● Given data:
▶

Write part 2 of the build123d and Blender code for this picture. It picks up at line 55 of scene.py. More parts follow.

◀
▶

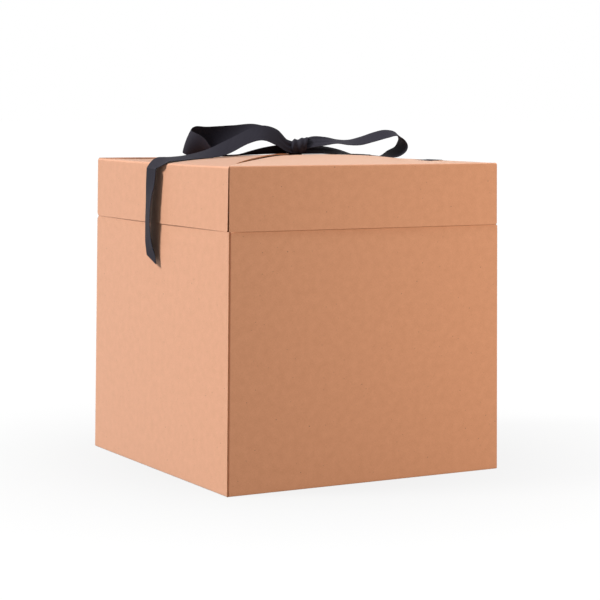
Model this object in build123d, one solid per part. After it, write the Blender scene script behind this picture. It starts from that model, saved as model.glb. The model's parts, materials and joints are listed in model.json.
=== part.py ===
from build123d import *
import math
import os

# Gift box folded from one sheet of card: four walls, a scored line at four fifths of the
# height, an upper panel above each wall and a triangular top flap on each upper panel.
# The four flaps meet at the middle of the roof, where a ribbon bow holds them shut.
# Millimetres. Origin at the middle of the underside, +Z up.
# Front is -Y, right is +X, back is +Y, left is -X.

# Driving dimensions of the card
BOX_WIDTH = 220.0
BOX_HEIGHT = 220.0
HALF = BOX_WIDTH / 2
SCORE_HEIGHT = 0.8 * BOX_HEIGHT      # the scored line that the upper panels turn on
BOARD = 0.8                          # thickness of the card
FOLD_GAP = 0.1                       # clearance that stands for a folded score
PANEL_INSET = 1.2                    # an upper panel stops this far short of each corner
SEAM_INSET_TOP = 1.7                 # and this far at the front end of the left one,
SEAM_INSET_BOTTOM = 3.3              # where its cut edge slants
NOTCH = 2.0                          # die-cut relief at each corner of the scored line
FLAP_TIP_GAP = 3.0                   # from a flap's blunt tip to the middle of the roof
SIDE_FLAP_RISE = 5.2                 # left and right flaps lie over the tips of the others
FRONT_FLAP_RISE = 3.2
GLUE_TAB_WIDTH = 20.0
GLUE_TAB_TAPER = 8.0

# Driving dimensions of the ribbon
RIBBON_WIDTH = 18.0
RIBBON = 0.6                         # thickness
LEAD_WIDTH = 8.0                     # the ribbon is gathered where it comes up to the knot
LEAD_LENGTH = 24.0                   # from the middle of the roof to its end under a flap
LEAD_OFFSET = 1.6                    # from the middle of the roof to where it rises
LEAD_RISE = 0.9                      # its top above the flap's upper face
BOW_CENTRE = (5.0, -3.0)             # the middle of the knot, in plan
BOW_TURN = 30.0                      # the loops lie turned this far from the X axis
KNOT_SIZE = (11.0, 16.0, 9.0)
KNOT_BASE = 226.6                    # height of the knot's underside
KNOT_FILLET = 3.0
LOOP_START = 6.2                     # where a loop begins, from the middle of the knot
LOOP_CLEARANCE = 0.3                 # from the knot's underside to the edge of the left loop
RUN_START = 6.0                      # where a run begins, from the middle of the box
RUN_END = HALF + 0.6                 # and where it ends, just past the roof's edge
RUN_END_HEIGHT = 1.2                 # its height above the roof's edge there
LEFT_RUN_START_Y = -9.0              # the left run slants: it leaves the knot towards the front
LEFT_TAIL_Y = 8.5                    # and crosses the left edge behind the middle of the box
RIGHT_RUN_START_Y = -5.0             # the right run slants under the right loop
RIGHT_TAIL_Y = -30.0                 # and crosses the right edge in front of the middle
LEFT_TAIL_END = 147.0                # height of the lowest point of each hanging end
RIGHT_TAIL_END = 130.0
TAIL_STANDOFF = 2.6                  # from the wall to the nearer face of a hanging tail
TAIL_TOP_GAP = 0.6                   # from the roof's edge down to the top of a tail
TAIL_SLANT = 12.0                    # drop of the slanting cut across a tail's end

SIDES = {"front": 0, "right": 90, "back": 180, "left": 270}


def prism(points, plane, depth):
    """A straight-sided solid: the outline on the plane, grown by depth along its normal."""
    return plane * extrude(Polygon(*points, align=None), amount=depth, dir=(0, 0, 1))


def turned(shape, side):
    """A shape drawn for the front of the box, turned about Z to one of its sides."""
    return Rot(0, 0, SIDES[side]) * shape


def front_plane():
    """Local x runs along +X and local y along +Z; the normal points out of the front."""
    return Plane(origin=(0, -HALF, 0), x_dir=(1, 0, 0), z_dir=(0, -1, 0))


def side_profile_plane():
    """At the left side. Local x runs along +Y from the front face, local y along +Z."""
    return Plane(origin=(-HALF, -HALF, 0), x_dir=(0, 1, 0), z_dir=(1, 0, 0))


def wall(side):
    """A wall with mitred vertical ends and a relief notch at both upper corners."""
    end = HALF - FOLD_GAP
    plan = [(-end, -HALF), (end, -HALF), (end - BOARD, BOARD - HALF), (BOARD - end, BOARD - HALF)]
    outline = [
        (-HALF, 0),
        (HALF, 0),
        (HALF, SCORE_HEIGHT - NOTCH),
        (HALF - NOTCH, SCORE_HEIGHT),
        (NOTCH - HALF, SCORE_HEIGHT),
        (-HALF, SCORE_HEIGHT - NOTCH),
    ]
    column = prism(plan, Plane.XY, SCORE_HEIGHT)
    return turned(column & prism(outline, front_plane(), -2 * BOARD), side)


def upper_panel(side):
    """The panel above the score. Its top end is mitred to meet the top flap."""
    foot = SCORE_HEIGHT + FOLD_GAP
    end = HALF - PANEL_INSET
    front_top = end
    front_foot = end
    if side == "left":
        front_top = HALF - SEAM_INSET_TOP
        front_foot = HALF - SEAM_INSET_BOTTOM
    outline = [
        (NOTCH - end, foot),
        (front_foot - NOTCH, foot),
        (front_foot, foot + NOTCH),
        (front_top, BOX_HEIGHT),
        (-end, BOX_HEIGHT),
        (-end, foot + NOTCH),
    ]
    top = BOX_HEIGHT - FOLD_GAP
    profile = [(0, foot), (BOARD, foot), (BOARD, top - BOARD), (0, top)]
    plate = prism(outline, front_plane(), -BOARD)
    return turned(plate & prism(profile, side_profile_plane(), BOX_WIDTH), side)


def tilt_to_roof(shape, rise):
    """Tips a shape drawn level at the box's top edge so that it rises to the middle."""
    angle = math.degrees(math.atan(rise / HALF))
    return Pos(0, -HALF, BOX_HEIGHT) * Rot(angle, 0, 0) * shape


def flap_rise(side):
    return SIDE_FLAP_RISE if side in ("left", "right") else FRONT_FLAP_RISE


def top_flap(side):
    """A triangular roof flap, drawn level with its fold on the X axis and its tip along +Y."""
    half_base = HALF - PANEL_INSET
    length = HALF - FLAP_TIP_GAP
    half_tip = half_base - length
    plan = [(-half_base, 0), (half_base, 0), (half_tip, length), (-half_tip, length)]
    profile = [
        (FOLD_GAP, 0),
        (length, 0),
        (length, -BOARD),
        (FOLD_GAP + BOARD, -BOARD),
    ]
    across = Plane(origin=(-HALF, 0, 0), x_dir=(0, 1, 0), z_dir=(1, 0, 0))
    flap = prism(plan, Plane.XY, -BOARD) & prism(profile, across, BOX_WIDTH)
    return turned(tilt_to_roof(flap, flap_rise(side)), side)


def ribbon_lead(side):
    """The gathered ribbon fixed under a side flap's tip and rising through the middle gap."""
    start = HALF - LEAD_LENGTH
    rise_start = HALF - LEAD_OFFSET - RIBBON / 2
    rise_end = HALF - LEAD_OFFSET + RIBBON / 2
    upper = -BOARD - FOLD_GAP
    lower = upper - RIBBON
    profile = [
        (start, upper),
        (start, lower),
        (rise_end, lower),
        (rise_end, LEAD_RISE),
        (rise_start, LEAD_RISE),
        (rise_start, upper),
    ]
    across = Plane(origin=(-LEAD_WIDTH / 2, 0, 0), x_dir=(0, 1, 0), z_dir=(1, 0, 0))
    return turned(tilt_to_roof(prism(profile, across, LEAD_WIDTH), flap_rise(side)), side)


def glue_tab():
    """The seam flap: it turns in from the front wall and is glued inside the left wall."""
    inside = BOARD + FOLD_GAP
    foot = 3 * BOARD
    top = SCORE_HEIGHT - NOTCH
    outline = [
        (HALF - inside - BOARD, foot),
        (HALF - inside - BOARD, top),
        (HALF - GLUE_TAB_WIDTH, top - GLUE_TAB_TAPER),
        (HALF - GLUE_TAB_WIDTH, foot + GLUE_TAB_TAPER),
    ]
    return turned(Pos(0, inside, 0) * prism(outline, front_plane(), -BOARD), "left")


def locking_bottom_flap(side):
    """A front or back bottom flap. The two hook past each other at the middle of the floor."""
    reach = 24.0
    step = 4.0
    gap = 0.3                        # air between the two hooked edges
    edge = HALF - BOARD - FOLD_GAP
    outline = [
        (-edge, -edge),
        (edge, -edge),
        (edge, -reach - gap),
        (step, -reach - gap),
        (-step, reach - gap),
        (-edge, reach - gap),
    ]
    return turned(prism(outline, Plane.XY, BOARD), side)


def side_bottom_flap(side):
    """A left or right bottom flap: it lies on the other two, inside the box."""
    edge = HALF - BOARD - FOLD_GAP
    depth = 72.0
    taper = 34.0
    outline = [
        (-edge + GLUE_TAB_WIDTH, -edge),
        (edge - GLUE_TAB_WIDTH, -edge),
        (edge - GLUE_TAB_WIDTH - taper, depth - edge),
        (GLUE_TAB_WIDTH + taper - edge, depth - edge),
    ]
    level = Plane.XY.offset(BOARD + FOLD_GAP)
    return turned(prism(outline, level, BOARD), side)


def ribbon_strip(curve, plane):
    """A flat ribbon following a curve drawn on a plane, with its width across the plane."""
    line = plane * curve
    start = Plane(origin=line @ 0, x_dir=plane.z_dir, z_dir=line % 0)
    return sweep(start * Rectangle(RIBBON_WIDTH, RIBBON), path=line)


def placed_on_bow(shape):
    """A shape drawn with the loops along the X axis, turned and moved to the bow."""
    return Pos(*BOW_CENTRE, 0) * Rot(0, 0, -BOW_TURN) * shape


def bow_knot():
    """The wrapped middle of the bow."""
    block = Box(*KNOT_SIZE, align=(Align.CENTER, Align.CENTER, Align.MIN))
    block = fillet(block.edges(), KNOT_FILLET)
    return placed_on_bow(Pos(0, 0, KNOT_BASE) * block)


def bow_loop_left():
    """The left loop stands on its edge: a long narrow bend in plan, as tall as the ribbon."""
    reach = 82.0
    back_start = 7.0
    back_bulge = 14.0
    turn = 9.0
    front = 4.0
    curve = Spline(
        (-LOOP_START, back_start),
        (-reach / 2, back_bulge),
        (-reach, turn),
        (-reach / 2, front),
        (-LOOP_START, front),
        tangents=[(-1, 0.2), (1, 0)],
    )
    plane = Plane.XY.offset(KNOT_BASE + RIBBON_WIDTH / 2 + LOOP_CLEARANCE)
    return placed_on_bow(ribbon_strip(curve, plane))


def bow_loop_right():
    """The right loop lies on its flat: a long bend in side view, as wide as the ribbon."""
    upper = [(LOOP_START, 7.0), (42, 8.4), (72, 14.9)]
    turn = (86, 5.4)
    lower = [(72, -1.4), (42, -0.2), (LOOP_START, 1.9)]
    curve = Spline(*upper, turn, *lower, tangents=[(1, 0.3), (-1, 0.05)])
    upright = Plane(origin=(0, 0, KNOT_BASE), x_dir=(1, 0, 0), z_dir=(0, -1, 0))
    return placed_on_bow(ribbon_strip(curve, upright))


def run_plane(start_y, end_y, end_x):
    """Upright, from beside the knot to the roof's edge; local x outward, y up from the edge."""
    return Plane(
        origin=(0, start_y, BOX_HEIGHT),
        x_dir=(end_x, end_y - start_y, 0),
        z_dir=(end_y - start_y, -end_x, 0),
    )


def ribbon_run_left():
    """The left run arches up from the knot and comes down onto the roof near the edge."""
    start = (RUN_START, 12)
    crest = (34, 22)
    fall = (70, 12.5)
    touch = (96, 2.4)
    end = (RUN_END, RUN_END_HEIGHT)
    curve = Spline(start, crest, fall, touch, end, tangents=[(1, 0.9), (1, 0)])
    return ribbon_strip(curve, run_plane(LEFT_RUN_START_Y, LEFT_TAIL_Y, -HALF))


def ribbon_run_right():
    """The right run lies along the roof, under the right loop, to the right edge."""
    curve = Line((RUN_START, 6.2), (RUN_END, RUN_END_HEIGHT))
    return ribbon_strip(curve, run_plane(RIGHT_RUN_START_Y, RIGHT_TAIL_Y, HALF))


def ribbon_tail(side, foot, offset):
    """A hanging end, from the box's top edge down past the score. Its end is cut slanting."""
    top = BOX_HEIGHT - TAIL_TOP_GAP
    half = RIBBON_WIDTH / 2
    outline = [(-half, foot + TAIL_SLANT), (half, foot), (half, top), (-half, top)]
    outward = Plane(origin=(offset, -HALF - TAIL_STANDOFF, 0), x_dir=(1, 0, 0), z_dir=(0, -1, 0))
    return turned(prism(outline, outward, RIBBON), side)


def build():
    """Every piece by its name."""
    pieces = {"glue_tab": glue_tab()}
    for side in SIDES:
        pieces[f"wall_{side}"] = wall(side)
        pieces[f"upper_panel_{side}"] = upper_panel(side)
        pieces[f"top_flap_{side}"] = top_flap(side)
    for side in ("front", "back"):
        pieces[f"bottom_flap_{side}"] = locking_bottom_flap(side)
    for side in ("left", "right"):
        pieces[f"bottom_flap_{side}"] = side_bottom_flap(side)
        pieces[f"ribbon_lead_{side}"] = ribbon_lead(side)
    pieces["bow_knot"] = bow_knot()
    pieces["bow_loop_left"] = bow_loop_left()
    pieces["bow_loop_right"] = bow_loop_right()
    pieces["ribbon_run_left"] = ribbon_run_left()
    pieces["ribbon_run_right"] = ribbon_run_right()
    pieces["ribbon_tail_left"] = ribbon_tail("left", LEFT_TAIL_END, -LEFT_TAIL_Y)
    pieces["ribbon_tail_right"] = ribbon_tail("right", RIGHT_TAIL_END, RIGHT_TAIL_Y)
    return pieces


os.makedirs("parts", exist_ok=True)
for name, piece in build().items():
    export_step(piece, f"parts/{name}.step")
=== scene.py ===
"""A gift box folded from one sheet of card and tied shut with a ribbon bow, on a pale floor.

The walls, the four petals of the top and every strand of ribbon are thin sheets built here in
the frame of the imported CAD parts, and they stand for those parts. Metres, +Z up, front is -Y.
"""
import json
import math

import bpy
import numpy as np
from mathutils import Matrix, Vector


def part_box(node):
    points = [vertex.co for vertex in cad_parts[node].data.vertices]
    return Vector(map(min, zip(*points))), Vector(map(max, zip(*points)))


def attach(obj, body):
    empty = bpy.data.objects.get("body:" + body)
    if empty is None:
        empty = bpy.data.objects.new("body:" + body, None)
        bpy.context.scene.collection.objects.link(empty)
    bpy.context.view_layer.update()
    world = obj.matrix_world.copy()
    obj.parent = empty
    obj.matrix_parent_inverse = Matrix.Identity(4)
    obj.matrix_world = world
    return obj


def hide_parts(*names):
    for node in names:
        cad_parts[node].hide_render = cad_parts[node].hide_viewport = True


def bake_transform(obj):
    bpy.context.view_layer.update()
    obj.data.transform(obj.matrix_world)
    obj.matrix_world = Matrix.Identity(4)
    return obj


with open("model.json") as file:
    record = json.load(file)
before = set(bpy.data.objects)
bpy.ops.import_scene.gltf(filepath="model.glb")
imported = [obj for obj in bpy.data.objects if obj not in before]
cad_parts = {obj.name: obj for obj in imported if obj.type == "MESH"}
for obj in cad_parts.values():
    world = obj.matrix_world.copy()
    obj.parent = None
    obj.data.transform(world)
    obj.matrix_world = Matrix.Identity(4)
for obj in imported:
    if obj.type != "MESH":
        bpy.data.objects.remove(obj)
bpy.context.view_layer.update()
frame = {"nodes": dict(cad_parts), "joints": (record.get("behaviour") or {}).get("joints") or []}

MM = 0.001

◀

● What is asked:
Retype the portion of the data above that starts on the line with "Model this object" and finishes on the line with "# Front is -Y, right", including both of those lines.

● Answer to the problem:
Model this object in build123d, one solid per part. After it, write the Blender scene script behind this picture. It starts from that model, saved as model.glb. The model's parts, materials and joints are listed in model.json.
=== part.py ===
from build123d import *
import math
import os

# Gift box folded from one sheet of card: four walls, a scored line at four fifths of the
# height, an upper panel above each wall and a triangular top flap on each upper panel.
# The four flaps meet at the middle of the roof, where a ribbon bow holds them shut.
# Millimetres. Origin at the middle of the underside, +Z up.
# Front is -Y, right is +X, back is +Y, left is -X.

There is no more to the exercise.